--- start of DATASET EXTRACT ---

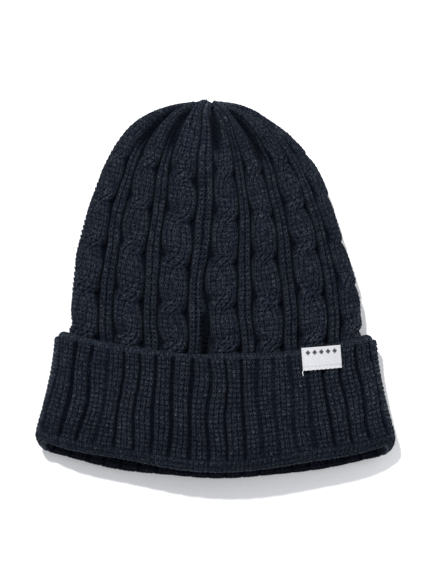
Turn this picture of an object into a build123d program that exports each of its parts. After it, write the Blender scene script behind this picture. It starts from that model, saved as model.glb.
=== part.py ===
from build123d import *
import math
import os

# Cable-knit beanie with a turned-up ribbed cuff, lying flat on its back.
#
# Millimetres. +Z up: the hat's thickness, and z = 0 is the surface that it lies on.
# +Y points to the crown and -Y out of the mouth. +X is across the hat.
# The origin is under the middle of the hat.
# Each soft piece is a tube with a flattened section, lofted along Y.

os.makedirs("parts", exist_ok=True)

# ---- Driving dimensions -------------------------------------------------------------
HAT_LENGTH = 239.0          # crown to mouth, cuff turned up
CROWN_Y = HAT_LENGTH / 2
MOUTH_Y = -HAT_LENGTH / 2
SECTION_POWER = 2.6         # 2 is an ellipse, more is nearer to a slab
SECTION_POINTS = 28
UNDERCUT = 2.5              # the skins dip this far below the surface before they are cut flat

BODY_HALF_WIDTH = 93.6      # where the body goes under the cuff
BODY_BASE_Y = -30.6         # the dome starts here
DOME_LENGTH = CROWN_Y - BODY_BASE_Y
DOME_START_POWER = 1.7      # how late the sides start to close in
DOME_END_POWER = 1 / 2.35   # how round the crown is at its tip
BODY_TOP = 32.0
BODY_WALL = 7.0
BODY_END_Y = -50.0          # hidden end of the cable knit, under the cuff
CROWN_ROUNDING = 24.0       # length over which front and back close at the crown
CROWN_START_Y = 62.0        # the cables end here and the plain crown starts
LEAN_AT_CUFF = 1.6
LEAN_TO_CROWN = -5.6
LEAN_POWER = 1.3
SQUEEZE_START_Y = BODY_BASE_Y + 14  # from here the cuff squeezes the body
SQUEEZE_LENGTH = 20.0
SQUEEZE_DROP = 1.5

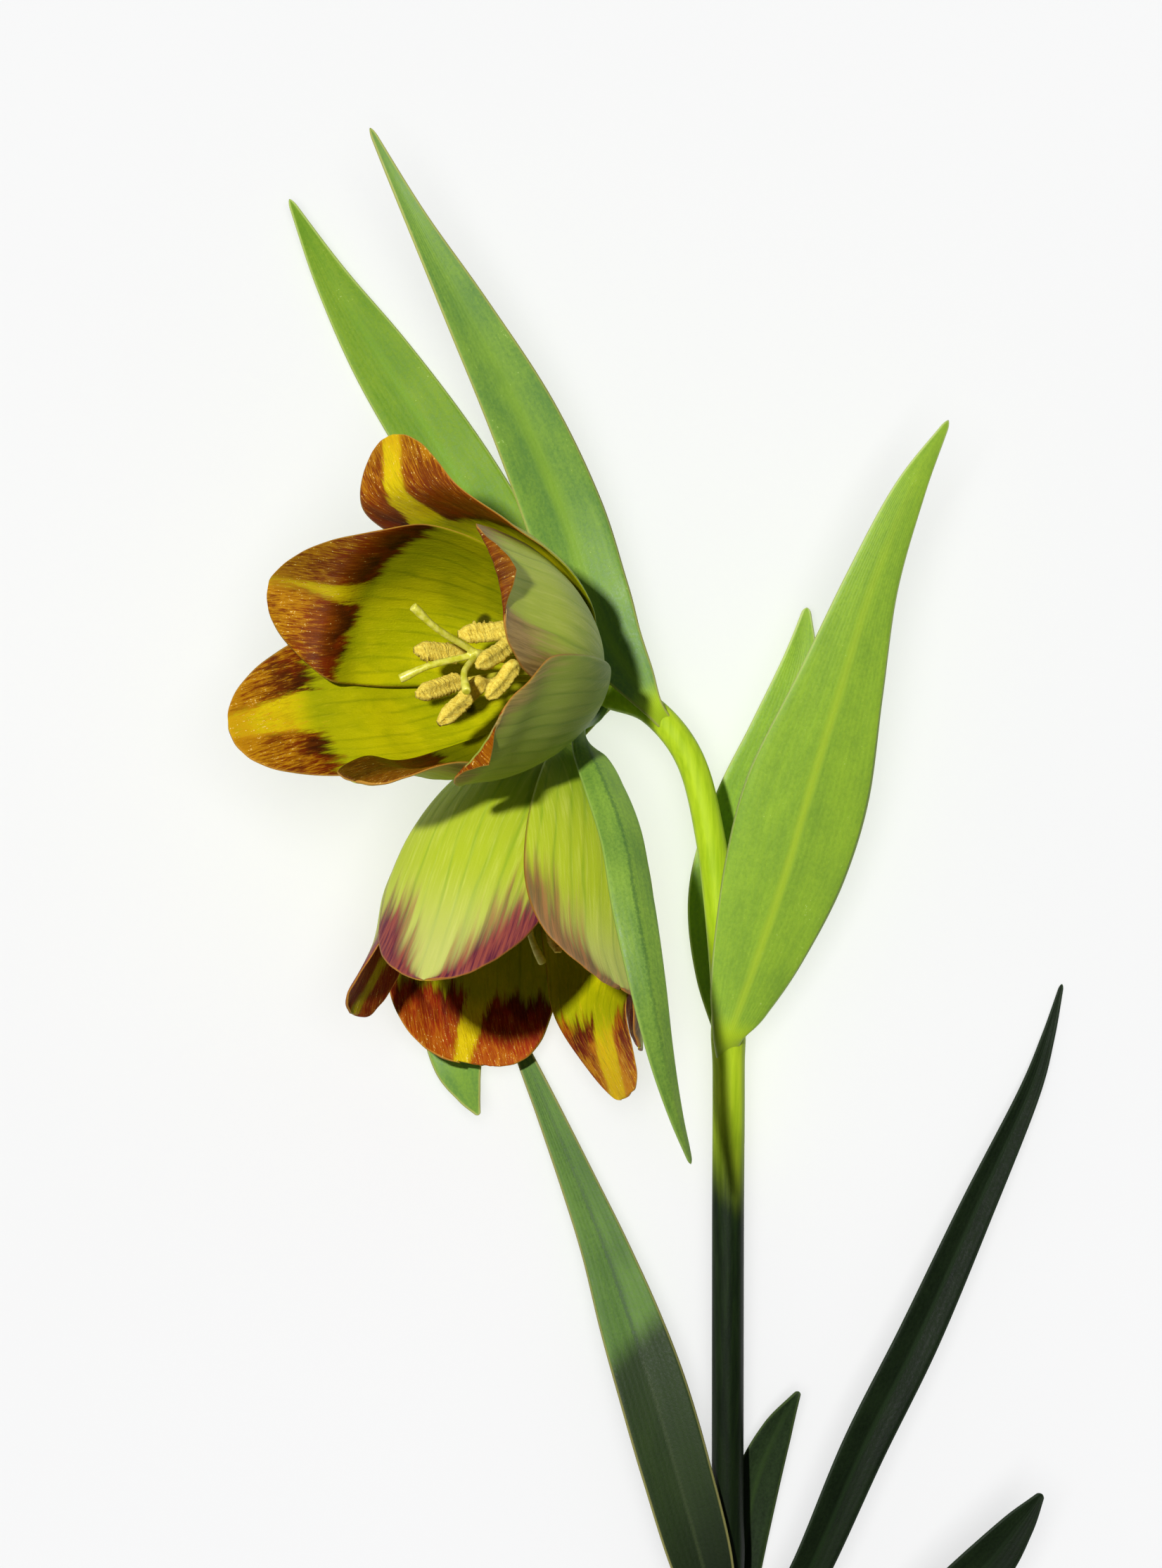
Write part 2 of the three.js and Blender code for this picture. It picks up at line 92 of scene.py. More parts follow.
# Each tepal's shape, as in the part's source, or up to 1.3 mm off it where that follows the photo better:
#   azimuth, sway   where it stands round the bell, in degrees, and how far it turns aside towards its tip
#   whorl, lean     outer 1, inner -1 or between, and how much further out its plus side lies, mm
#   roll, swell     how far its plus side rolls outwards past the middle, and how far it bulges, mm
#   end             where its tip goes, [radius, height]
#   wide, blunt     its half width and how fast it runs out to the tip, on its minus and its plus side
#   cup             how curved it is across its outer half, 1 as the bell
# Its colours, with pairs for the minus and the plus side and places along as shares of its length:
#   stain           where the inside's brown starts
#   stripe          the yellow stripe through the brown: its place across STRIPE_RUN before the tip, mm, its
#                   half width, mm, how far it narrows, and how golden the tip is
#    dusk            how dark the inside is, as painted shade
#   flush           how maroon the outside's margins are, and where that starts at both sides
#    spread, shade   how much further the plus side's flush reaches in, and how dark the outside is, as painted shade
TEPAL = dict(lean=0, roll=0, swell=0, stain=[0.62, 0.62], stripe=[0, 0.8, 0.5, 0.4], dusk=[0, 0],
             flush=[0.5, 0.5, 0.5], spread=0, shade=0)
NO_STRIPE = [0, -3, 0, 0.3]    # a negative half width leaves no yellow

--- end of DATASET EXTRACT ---

- STATED GOAL
Write out all the data again, exactly as it appears.

- TASK OUTPUT
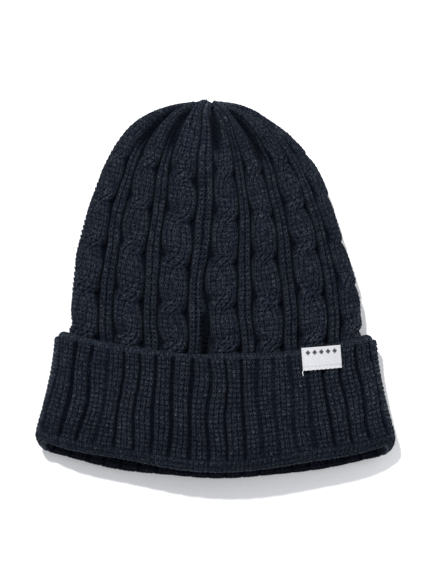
Turn this picture of an object into a build123d program that exports each of its parts. After it, write the Blender scene script behind this picture. It starts from that model, saved as model.glb.
=== part.py ===
from build123d import *
import math
import os

# Cable-knit beanie with a turned-up ribbed cuff, lying flat on its back.
#
# Millimetres. +Z up: the hat's thickness, and z = 0 is the surface that it lies on.
# +Y points to the crown and -Y out of the mouth. +X is across the hat.
# The origin is under the middle of the hat.
# Each soft piece is a tube with a flattened section, lofted along Y.

os.makedirs("parts", exist_ok=True)

# ---- Driving dimensions -------------------------------------------------------------
HAT_LENGTH = 239.0          # crown to mouth, cuff turned up
CROWN_Y = HAT_LENGTH / 2
MOUTH_Y = -HAT_LENGTH / 2
SECTION_POWER = 2.6         # 2 is an ellipse, more is nearer to a slab
SECTION_POINTS = 28
UNDERCUT = 2.5              # the skins dip this far below the surface before they are cut flat

BODY_HALF_WIDTH = 93.6      # where the body goes under the cuff
BODY_BASE_Y = -30.6         # the dome starts here
DOME_LENGTH = CROWN_Y - BODY_BASE_Y
DOME_START_POWER = 1.7      # how late the sides start to close in
DOME_END_POWER = 1 / 2.35   # how round the crown is at its tip
BODY_TOP = 32.0
BODY_WALL = 7.0
BODY_END_Y = -50.0          # hidden end of the cable knit, under the cuff
CROWN_ROUNDING = 24.0       # length over which front and back close at the crown
CROWN_START_Y = 62.0        # the cables end here and the plain crown starts
LEAN_AT_CUFF = 1.6
LEAN_TO_CROWN = -5.6
LEAN_POWER = 1.3
SQUEEZE_START_Y = BODY_BASE_Y + 14  # from here the cuff squeezes the body
SQUEEZE_LENGTH = 20.0
SQUEEZE_DROP = 1.5

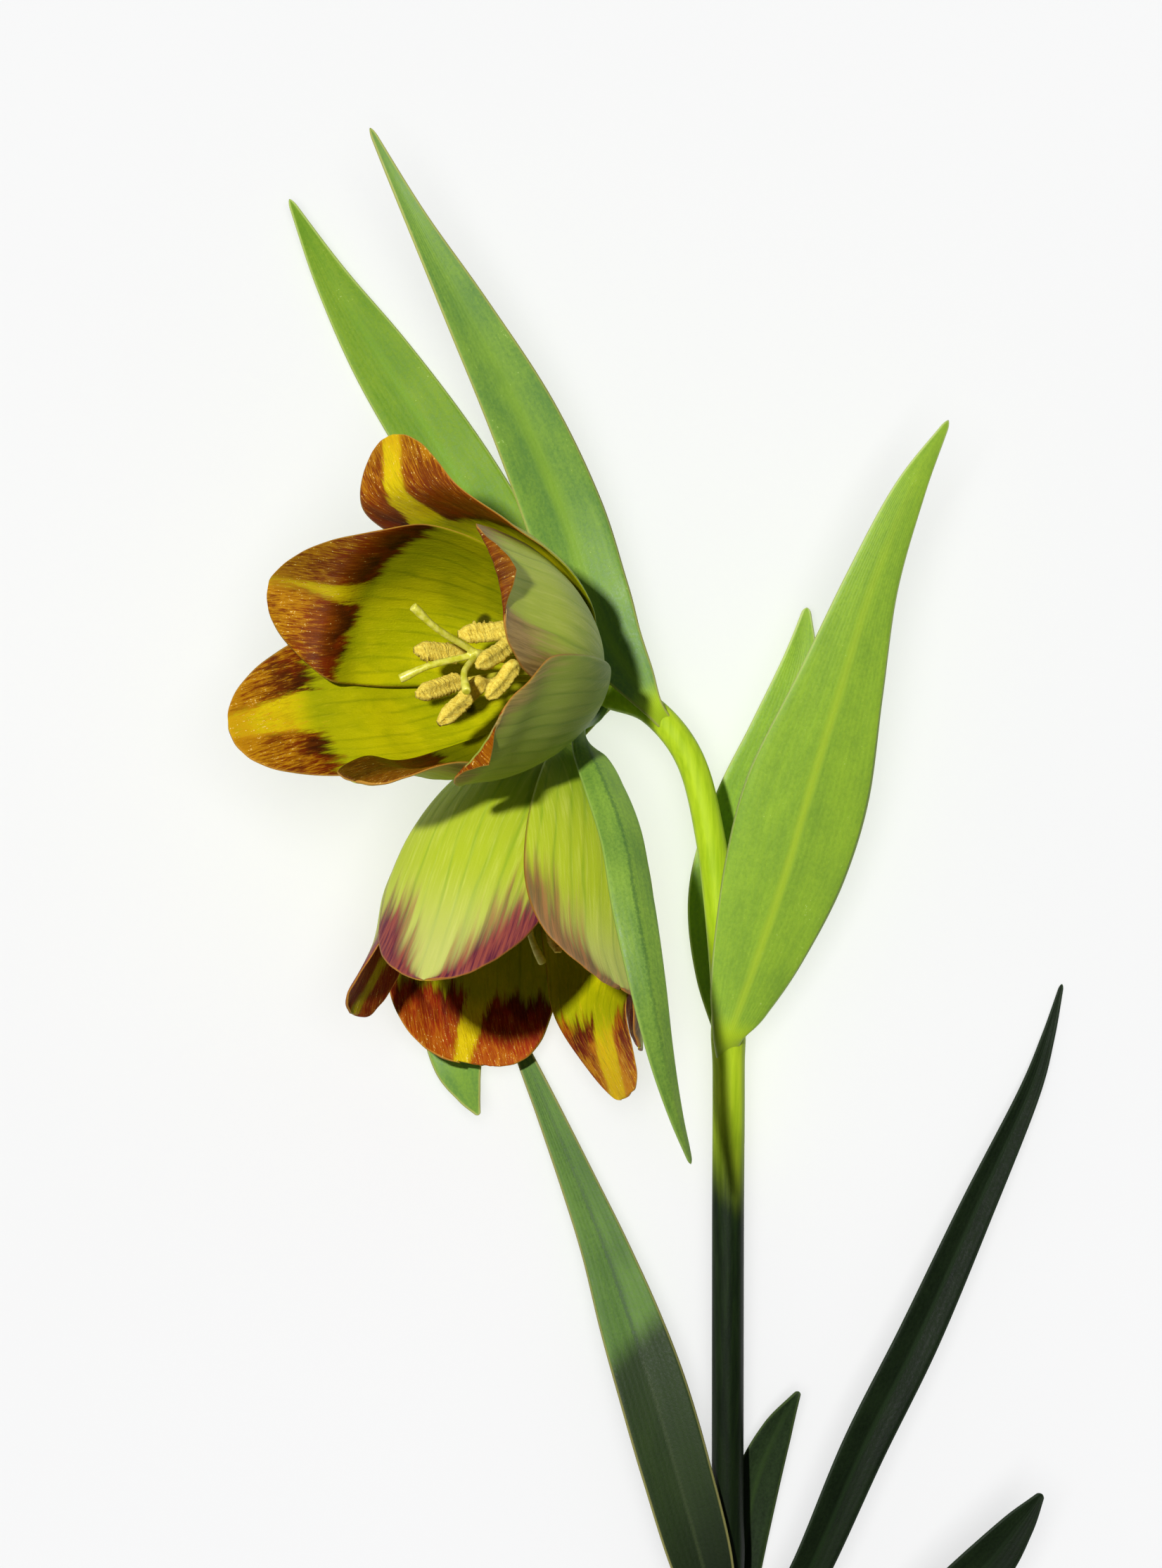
Write part 2 of the three.js and Blender code for this picture. It picks up at line 92 of scene.py. More parts follow.
# Each tepal's shape, as in the part's source, or up to 1.3 mm off it where that follows the photo better:
#   azimuth, sway   where it stands round the bell, in degrees, and how far it turns aside towards its tip
#   whorl, lean     outer 1, inner -1 or between, and how much further out its plus side lies, mm
#   roll, swell     how far its plus side rolls outwards past the middle, and how far it bulges, mm
#   end             where its tip goes, [radius, height]
#   wide, blunt     its half width and how fast it runs out to the tip, on its minus and its plus side
#   cup             how curved it is across its outer half, 1 as the bell
# Its colours, with pairs for the minus and the plus side and places along as shares of its length:
#   stain           where the inside's brown starts
#   stripe          the yellow stripe through the brown: its place across STRIPE_RUN before the tip, mm, its
#                   half width, mm, how far it narrows, and how golden the tip is
#    dusk            how dark the inside is, as painted shade
#   flush           how maroon the outside's margins are, and where that starts at both sides
#    spread, shade   how much further the plus side's flush reaches in, and how dark the outside is, as painted shade
TEPAL = dict(lean=0, roll=0, swell=0, stain=[0.62, 0.62], stripe=[0, 0.8, 0.5, 0.4], dusk=[0, 0],
             flush=[0.5, 0.5, 0.5], spread=0, shade=0)
NO_STRIPE = [0, -3, 0, 0.3]    # a negative half width leaves no yellow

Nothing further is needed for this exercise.